We arrived at the station and went inside. It was still fifteen minutes to the next teleferik, so we ordered tea. A man brought it and had us sit down at a table in the souvenir shop. The shop had pictures of Ortaköy, other Istanbul landmarks, the inevitable Atatürk portraits, but also children's toys. We sat and drank the tea and looked at some Turkish newspapers that had been left lying there. Ozlem read our horoscopes. "It says you must think slowly," she read. "I must think about money."
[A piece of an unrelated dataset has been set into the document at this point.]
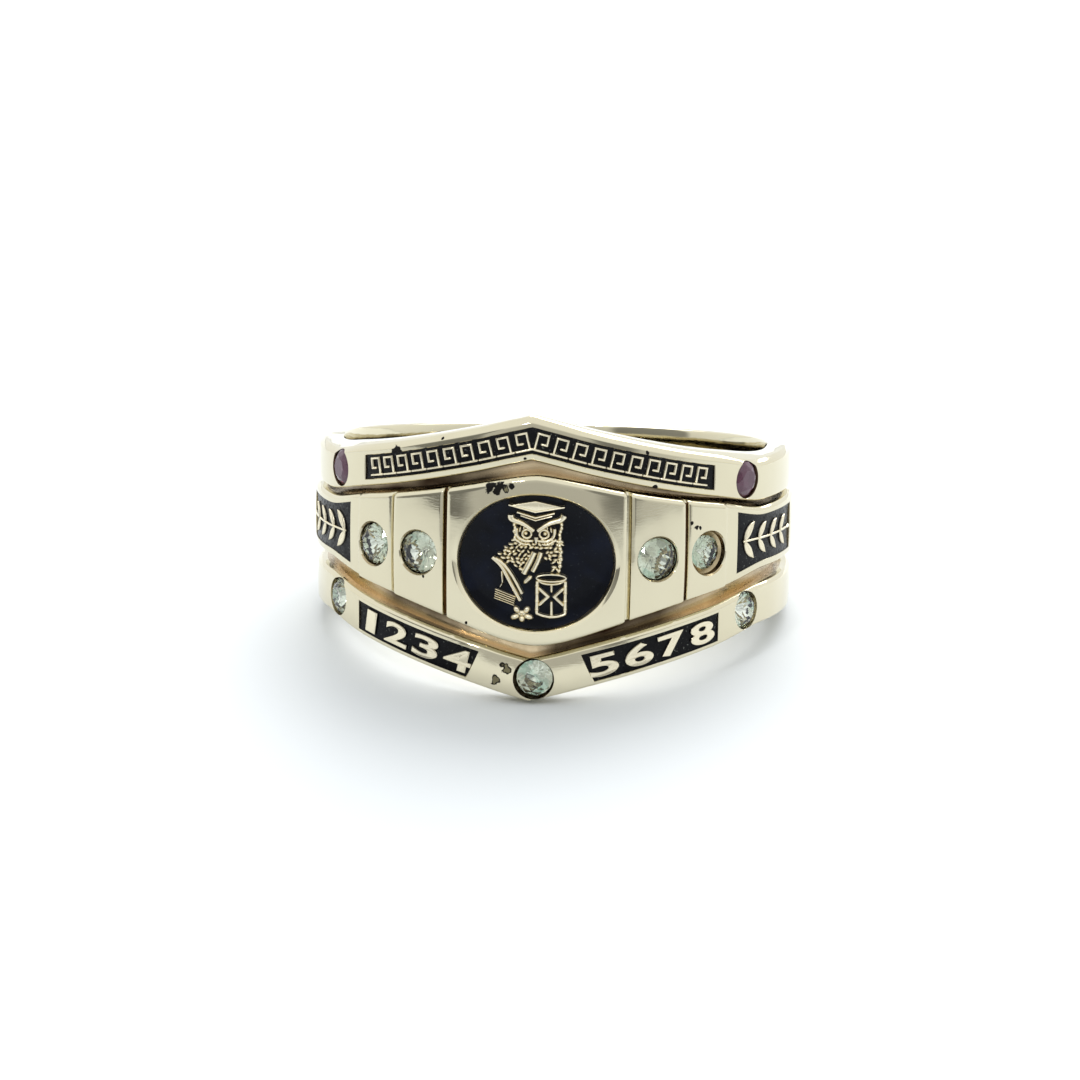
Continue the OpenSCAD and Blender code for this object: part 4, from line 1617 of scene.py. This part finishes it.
@dataclass
class Signet:
    """The oval's figures: an owl in a mortarboard, a quill over a book, a flower, an hourglass."""

    seed: int = 11

    def build(self) -> None:
        """Models the four figures."""
        finish = ReliefGold("raised_cast_gold").build()
        for figure in (self.owl(), self.hourglass(), self.book_and_quill(), self.flower()):
            node = figure.name.removesuffix("_relief")
            piece = shape(joined(figure.parts, figure.name), on_oval)
            finish_piece(piece, [finish], node, 40)

    def owl(self) -> Figure:
        """The owl: cap, brows, eyes, beak, feathers and claws.

        Returns:
            The figure.
        """
        owl = Figure("owl_relief")
        owl.pebble(-0.04, 1.22, 0.92, 0.68, 0.1, 0, 0.1)
        owl.pebble(-0.4, 0.42, 1.0, 0.6, 0.08, 12, 0.1)
        owl.plate([(-1.2, 2.45), (-0.1, 2.21), (1.08, 2.41), (-0.1, 2.66)])
        for line, *rest in (
            ([(-1.24, 2.47), (-0.1, 2.19), (1.12, 2.42)], 0.14, 0.29, 1, False),
            ([(-0.9, 2.17), (-0.1, 1.94), (0.72, 2.16)], 0.14, 0.25, 1, False),
            ([(-0.74, 2.02), (-0.1, 1.82), (0.6, 2.02)], 0.1, 0.2, 1, False),
            ([(-1.13, 2.04), (-1.08, 1.84), (-0.64, 1.68), (-0.15, 1.38)], 0.38, 0.26, 0.5),
            ([(1.08, 2.06), (0.94, 1.86), (0.46, 1.7), (-0.02, 1.38)], 0.38, 0.26, 0.5),
        ):
            owl.stroke(line, *rest)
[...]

I asked the proprietor if I could smoke. He showed me the balcony and opened the door, advising me to be careful walking down the steps. Outside the wires of the telefelik went down the slope. You couldn't see the next one coming yet. I looked out at the distance. It was quite lovely there, the blurry blue outline of moutains high and far away. I looked back and saw Ozlem looking at me through the window, and we smiled. Back inside it was warm, and while we waited we looked at some of the souvenirs. Ozlem played with some of the children's toys, a Pinnoccio puppet, a porcelain-eyed cat ... she asked if I wanted anything, but they were expensive. She put one of the tickets from the lift in my pocket instead.
When the next lift came, we got on and sat in the seat at the back. A Turkish man with his wife and young daughter got on, and there were two or three other Turkish children and their parents. The little girl and her mother shared the seat with us. But when the lift started down the slope, the tops of trees below us and the sky surrounding us, the little girl got up and went to the front and stood on the seat next to the other children and they looked out.
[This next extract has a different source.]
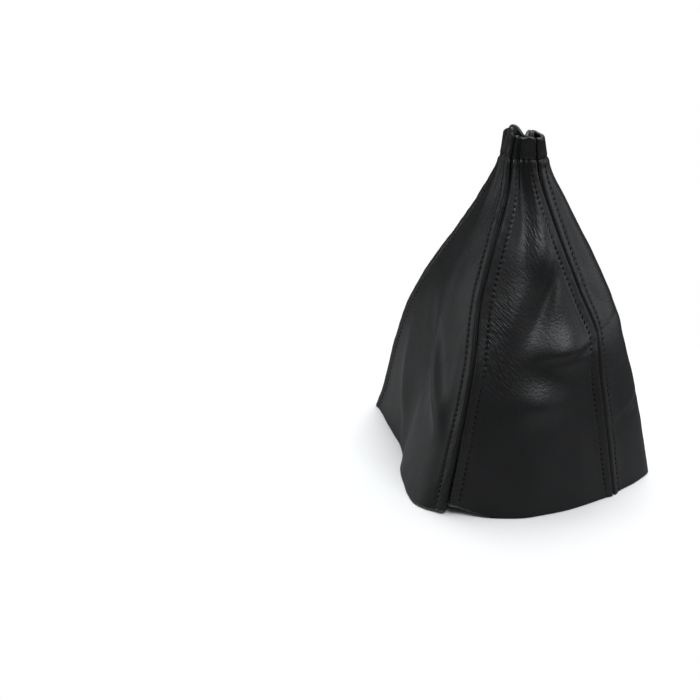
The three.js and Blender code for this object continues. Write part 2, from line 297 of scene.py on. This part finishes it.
def drape(panel, s, level):
    """Points of the outer face: s runs from seam to seam, level from hem to rim."""
    first, last = panel["lift"]
    lift = (first * np.maximum(0, 1 - s * 4) ** LIFT_CURVE
            + last * np.maximum(0, s * 8 - 7) ** LIFT_CURVE)
    height = level + lift * np.maximum(0, 1 - level * 6) / HEIGHT
    first, second = panel["seams"]
    ax, ay = seam_point(first, height)
    bx, by = seam_point(second, height)
    width = np.hypot(bx - ax, by - ay)
    places = [0] + [place for place, _, _ in panel["swell"]] + [1]
    guides = [0 * height] + [along(at, out, height) for _, at, out in panel["swell"]]
    out = along(places, guides + [0 * height], s)
    # The seams hold the leather, so a crease fades where it comes near one.
    window = 1 - (1 - 4 * s * (1 - s)) ** 4
    for place, middle, across, tall, lean, sharp, depth in panel["creases"]:
        x = (s - place - lean * (height - middle)) / across
        z = (height - middle) / tall
        fold = np.exp(-np.sqrt(x * x + 0.01) * 2) if sharp else np.exp(-x * x)
        out = out + window * depth * fold * np.exp(-z * z)
    out = out * HEM_WIDTH
    rise = CUFF_TURN * along(*panel["rim"], s)
    climb = step(1 - 2 * CUFF_TURN / HEIGHT, 1, height)
    return np.stack((
        ax + (bx - ax) * s + out * (by - ay) / width,
        ay + (by - ay) * s - out * (bx - ax) / width,
        height * HEIGHT + rise * climb + 0 * s,
    ), -1)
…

"Why are you afraid?" Ozlem asked, looking at me. "You see," she pointed to the children. "Child not afraid."
Actually it wasn't as bad for me on the way down. I found that if I just watched the tops of the trees it gave off an illusion of being the ground and helped block out the sensation of weightlessness which made me uneasy. Or I looked out at a fixed point in the distance, such as the slope of the distant mountains. Or I just looked at Ozlem.